One local recently posted a simple request — does anyone know a reasonably priced hair stylist in the city? — and was promptly roasted by fellow San Franciscans for having the audacity to not want to drop triple digits on a pixie cut. As the original poster put it: "I'm lowkey getting cooked by people reminding me that brokies like me don't deserve cute stylish affordable haircuts."

Let that marinate. We live in a city where asking for a budget-friendly trim is treated like a personal affront to the professional class.

Look, no one's saying stylists don't deserve fair pay. Cosmetology licenses, chair rental, product costs, years of training — it all adds up. But when a basic haircut routinely clears $100 before tip in this city, maybe the problem isn't "entitled" customers. Maybe the problem is that San Francisco's cost of doing business — sky-high commercial rents, endless permitting, and a regulatory environment that treats every small business owner like a suspect — has made even simple services unaffordable for normal people.
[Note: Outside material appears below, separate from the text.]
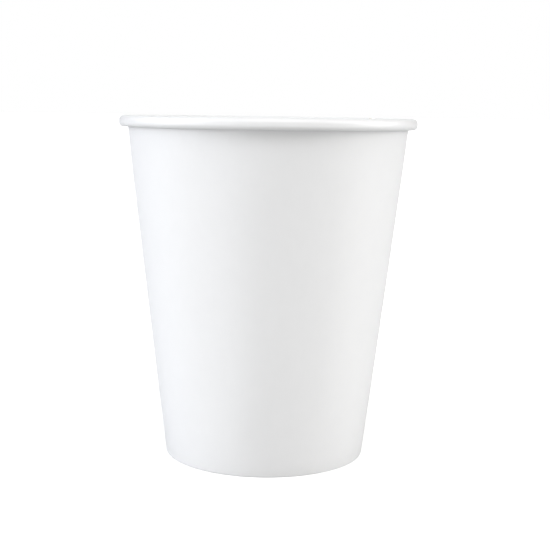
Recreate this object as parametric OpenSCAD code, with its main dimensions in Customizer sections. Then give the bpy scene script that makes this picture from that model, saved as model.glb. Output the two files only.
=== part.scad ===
// Single-wall paper cup for hot drinks, built as the real one is: from two pieces of board.
// The side wall is one fan-shaped sheet, wrapped into a cone and lapped on itself. Its top
// edge is rolled outwards into the rim, and its bottom edge is turned in and up, round the
// skirt of the pressed base, which it holds.
// Sizes are in millimetres. The cup stands on the plane z = 0 and its axis is Z.

/* [Cup] */
// Outer diameter across the rolled rim
rim_d = 80; // [72:0.5:100]
// Height from the table to the top of the rim
cup_h = 92; // [60:0.5:140]
// Outer diameter of the side wall at the table
foot_d = 54.5; // [44:0.5:62]

/* [Side wall] */
// Thickness of the side wall's board
wall_t = 0.33; // [0.24:0.01:0.4]
// Width of the rolled rim in section, with the wall that it springs from
curl_w = 2.5; // [2.4:0.1:2.9]
// Height of the rolled rim in section
curl_h = 2.9; // [2.9:0.1:3.8]
// Angle through which the edge is rolled, counted from the straight wall
curl_turn = 390; // [300:5:400]
// Height of the edge that is turned in and up, round the skirt
turn_in_h = 6; // [3:0.5:7]
// Inner radius of the two creases at the foot
crease_r = 0.05; // [0.03:0.01:0.1]

/* [Side seam] */
// Width of the overlap, measured round the rim
lap_w = 7; // [4:0.5:12]
// Distance round the rim over which the sheet climbs onto its own edge
climb_w = 3; // [2:0.5:6]
// Where the sheet's inner edge lies, counted round from +X
seam_angle = 40; // [10:1:340]

/* [Base] */
// Thickness of the base's board
base_t = 0.28; // [0.2:0.01:0.36]
// Height of the base's drinking face above the table
base_z = 8.5; // [8:0.5:16]
// Outer radius of the bend between the base and its skirt
bend_r = 0.8; // [0.5:0.1:1.2]
// Film that seals the skirt into its pocket, on each side of the skirt
seal_t = 0.02; // [0.01:0.01:0.05]
// Space left under the skirt's lower edge
skirt_gap = 0.3; // [0.1:0.1:1]

/* [Hidden] */
$fn = 60;

// Largest turn between two points of a bend
BEND_STEP = 20;
// Direction at which the roll tightens, so that its end passes inside the wall
TUCK_ANGLE = -45;
// Room between the roll's tucked end and the lapped wall that it lies against
TUCK_GAP = 0.05;

curl_r = curl_w / 2;
top_c = [rim_d / 2 - curl_r, cup_h - curl_r];
tuck_in = (2 * wall_t + TUCK_GAP) / (1 + cos(TUCK_ANGLE));
tuck_r = curl_r - tuck_in;
tuck_c = [top_c.x + tuck_in * cos(TUCK_ANGLE), cup_h - curl_h + tuck_r];
side_c = tuck_c - tuck_in * unit(TUCK_ANGLE);

// The outer face starts at the foot's corner, and the inner face runs into the roll.
foot_to_top = top_c - [foot_d / 2, 0];
taper = atan2(foot_to_top.x, foot_to_top.y) - asin((curl_r - wall_t) / norm(foot_to_top));
pocket = base_t + 2 * seal_t;

// Whole degrees, so that the stretches of the seam meet exactly
lap_angle = round(lap_w / (rim_d / 2) * 180 / PI);
climb_angle = round(climb_w / (rim_d / 2) * 180 / PI);

function unit(a) = [cos(a), sin(a)];
function reversed(list) = [for (i = [len(list) - 1:-1:0]) list[i]];

// Point at height z, at a depth behind the wall's outer face
function in_wall(z, depth) = [foot_d / 2 + z * tan(taper) - depth / cos(taper), z];

// A sheet is drawn through stations, each a point of its first face and the direction of its
// thickness there. On a bend that direction points to the centre (-1) or away from it (1).
function bend(c, r, from, to, side) =
    let (steps = ceil(abs(to - from) / BEND_STEP))
    [for (i = [0:steps]) let (a = from + (to - from) * i / steps) [c + r * unit(a), side * unit(a)]];
function face(stations, depth) = [for (s = stations) s[0] + depth * s[1]];
module sheet(stations, lift, thickness)
    polygon(concat(face(stations, lift), reversed(face(stations, lift + thickness))));

// From the turned-in edge down to the foot, up the wall and round the roll. A foot that is
// thicker, as it is at the seam, has its creases higher, so that it still stands on the table.
function wall_stations(foot_t) =
    let (crease_z = foot_t + crease_r,
         turn_in_c = in_wall(crease_z, wall_t + pocket - crease_r),
         foot_c = in_wall(crease_z, wall_t + crease_r))
    concat(
        [[in_wall(turn_in_h, wall_t + pocket), unit(180 - taper)]],
        bend(turn_in_c, crease_r, 180 - taper, 270, 1),
        bend(foot_c, crease_r, 270, 360 - taper, 1),
        bend(top_c, curl_r, 180 - taper, 90, -1),
        bend(top_c, curl_r, 90, 0, -1),
        bend(side_c, curl_r, 0, TUCK_ANGLE, -1),
        bend(tuck_c, tuck_r, TUCK_ANGLE, 180 - taper - curl_turn, -1));

// Part of the way round, with the sheet lifted off its first face towards the outside
module wall_sector(start, angle, lift, thickness)
    rotate_extrude(start = start, angle = angle)
        sheet(wall_stations(lift + thickness), lift, thickness);

module side_wall()
    color("white") {
        wall_sector(seam_angle + lap_angle, 360 - lap_angle - climb_angle, 0, wall_t);
        for (step = [0:climb_angle - 1])
            wall_sector(
                seam_angle - climb_angle + step,
                1,
                wall_t * (step + 0.5) / climb_angle,
                wall_t);
        wall_sector(seam_angle, lap_angle, 0, 2 * wall_t);
    }

// Flat disc, bent down at its edge into a skirt that lies against the wall's inner face
function base_stations() =
    let (skirt_end = 2 * wall_t + skirt_gap,
         skin = wall_t + seal_t)
    concat(
        [[[0, base_z], [0, -1]]],
        bend(in_wall(base_z - bend_r, skin + bend_r), bend_r, 90, -taper, -1),
        [[in_wall(skirt_end, skin), -unit(-taper)]]);

module base()
    color("whitesmoke")
        rotate_extrude()
            sheet(base_stations(), 0, base_t);

side_wall();
base();
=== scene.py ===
# %% [markdown]
# # A paper cup for hot drinks
# A paper cup looks plain, yet it is made of two pieces of thin board that are bent, lapped
# and rolled. Nearly all of its character sits in three places: the rolled rim, the lapped
# side seam and the folded foot. This lesson builds both boards as meshes with their real
# thickness, gives each face of the board its own finish, and lights the cup softly.
# The first cell loads the engineered model. It fixes where everything is, in metres.

# %% Load the frame
from math import asin, atan2, cos, hypot, radians, sin, tan

import bpy
import numpy as np
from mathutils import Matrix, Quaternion, Vector


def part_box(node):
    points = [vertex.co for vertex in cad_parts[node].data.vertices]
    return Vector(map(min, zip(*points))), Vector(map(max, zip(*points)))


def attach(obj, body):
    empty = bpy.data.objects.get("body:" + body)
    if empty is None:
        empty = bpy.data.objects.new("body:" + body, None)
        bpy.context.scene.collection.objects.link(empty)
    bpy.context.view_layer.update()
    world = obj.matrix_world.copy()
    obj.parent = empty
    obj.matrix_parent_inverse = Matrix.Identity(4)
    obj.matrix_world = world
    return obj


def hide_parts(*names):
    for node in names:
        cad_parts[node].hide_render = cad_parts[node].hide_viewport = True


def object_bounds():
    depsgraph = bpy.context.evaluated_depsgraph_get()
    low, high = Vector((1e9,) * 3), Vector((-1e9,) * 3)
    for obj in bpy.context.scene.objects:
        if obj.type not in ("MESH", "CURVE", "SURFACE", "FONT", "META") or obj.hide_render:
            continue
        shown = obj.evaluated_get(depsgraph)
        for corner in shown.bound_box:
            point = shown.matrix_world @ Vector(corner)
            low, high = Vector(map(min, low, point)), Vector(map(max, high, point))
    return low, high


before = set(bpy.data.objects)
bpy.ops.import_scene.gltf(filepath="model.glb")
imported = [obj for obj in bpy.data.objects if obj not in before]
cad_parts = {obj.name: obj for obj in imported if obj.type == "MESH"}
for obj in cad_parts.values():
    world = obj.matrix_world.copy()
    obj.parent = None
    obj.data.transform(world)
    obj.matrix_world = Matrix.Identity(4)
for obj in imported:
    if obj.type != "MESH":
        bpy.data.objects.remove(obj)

CAD_LOW, CAD_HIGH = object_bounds()
print("nodes:", sorted(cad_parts), "box:", list(CAD_LOW), list(CAD_HIGH))

# %% [markdown]
# ## The sizes that everything follows
# The rim's radius and the cup's height come from the loaded model. The other sizes are the
# board's own: how thick it is, how far it is rolled, and how much of it is turned in at the
# foot. The taper isn't typed in, because it follows from the foot, the rim and the roll: the
# wall is the straight line that leaves the foot and runs smoothly into the roll.

# %% Sizes
MM = 0.001
HALF_TURN = radians(180)
RIM_R = CAD_HIGH.x
CUP_H = CAD_HIGH.z
FOOT_R = 27.25 * MM
BOARD = 0.33 * MM
BASE_BOARD = 0.28 * MM
SEAL = 0.02 * MM
ROLL_R = 1.25 * MM
ROLL_H = 2.9 * MM
ROLL_TURN = radians(390)
TUCK_ANGLE = radians(-45)
TUCK_GAP = 0.05 * MM
CREASE_R = 0.05 * MM
TURN_IN_H = 6.0 * MM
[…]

This is what happens when a city prices out the middle. The barber shops and no-frills salons that used to anchor every neighborhood get replaced by "hair experiences" with $18 lattes in the waiting area. And anyone who pushes back gets told they're being cheap.

To their credit, the community eventually came through with actual recommendations, prompting the original poster to update with a gracious: "Thank you for restoring my faith." So the goodwill is still there, buried under layers of San Francisco cost-of-living trauma.

But the bigger picture remains: when a haircut becomes a luxury good, your city has a problem that no amount of shaming budget-conscious residents will fix. Maybe instead of dunking on people looking for a deal, we should be asking why it costs so much to operate a pair of scissors in this town.